Like my students, they don't realize how much goes into writing. Sometimes in a film, a single scene will simultaneously:

  • Advance the plot.

  • Reveal new information about a character.

  • Reveal new information about the relationship between two characters.

  • Show multiple aspects of a relationship between two characters.

  • Show a character struggling to grow emotionally or to resist growing.

  • Use 5, 10, or 15 dialogue techniques to help the dialogue sound natural.

  • Use a number of dialogue techniques to hint at what the character is feeling beneath the surface, even if the character is unaware of these hidden feelings.

  • Use other dialogue techniques to show ambivalence between two characters.

  • Employ specific writing techniques that give poignancy or emotional power to the scene.

  • Reinforce the theme of the film or TV episode.

  • Introduce small elements into the story that will be revisited in the plot later in either ironic or even momentous ways.

  • Artfully employ one or more symbols.

note

If you'd like too see most of the preceding done in a single scene, take a look at Chapter 2.31, “Pre-Rendered and In-Game Cinematics.”

And so much more.

Consequently, most professional writers I know rewrite every scene in their scripts five to ten times (and often more) before they even consider that they've arrived at a “first draft.”

Game moments and experiences that operate emotionally on many levels end up being like gems, each facet of which serves a different purpose. To use a film example, did you know that the final script for American Beauty was only about 100 pages long? Yet, as a film, it was a rich experience. That's because almost every scene serves a multitude of purposes.

Yes, But Games Aren't Movies, so That Isn't Relevant

Games indeed aren't movies, and, in fact, games that overuse cinematics and try to replicate a film experience very often aren't very appealing, especially to an American market.

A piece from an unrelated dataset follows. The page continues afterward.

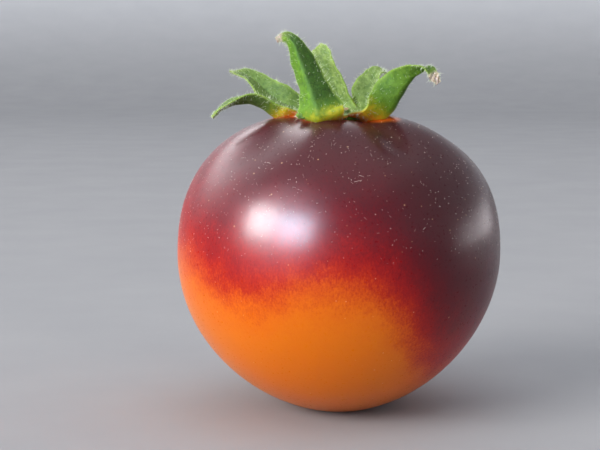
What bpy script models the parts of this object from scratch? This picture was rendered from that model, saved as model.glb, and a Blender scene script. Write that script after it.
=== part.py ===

Thus, in games, even in those with characters and stories, we're not trying to make movies. We are trying to integrate the gameplay with the variety, the intensity, and, sometimes, the subtlety of a powerful film's constantly changing, rich emotional nature. Techniques for accomplishing this integration are described in Section II of this book. As you'll see, however, you can't divorce them from the need for solid craftsmanship in the art of writing.

Some game companies don't hire writers because they don't know how to find a good one. Some game designers feel that writing is the “fun part” and don't want to yield it to someone else. Some “don't know what they don't know:” One game designer told me that he had read a book on mythological story structure, so he now knew all there was to know about writing(!!). And, as mentioned in the last chapter, a few game companies have been burned by bad experiences with “Hollywood types.”

Whatever the reason for its flaws, there's little disagreement that much game writing leaves a lot to be desired.

Final Thoughts

An audience, listening to a film score, rarely picks out every musical instrument, chord progression, or key shift. The listener simply feels moved.

Similarly, superb writing employs a vast array of techniques that operate outside the audience's or gamer's awareness. This is why writing techniques are almost impossible to assimilate without study. It's also why most untrained writers—whether they're in a game company or not—end up doing sub-par work. They can have control of only those techniques within their awareness. They can't, by definition, masterfully control techniques of which they are not aware.

As Chapter 1.4 pointed out, if screenwriters want to contribute heavily to the game experience, they need to learn a tremendous amount about games.

Conversely, if someone on a development team with no writing background wants to do all the writing for a game and to bring emotion into it as well, then that individual will need to buckle down to hone his or her writing skills and learn some of the available techniques.

Just as an alpaca is a sort of hybrid of a camel and a llama, the future of games with characters and stories will require a new kind of game designer/writer hybrid. Hopefully, this book will abet this process of “alpacafication.” It's really just a codification of alpacafication information.[1]



[1] This discussion of alpacas hardly scratches the surface of what kind of strange entities they are, and it stops woefully short of clarifying the full complexity of their troubling relationship to camels and llamas. Perhaps, most critically, it doesn't begin to address their relationship to Quinn the Eskimo, nor their role in the future hopes and dreams of mankind. However, these weighty issues will be examined in full detail in Chapter 5.3, “Gatherings.”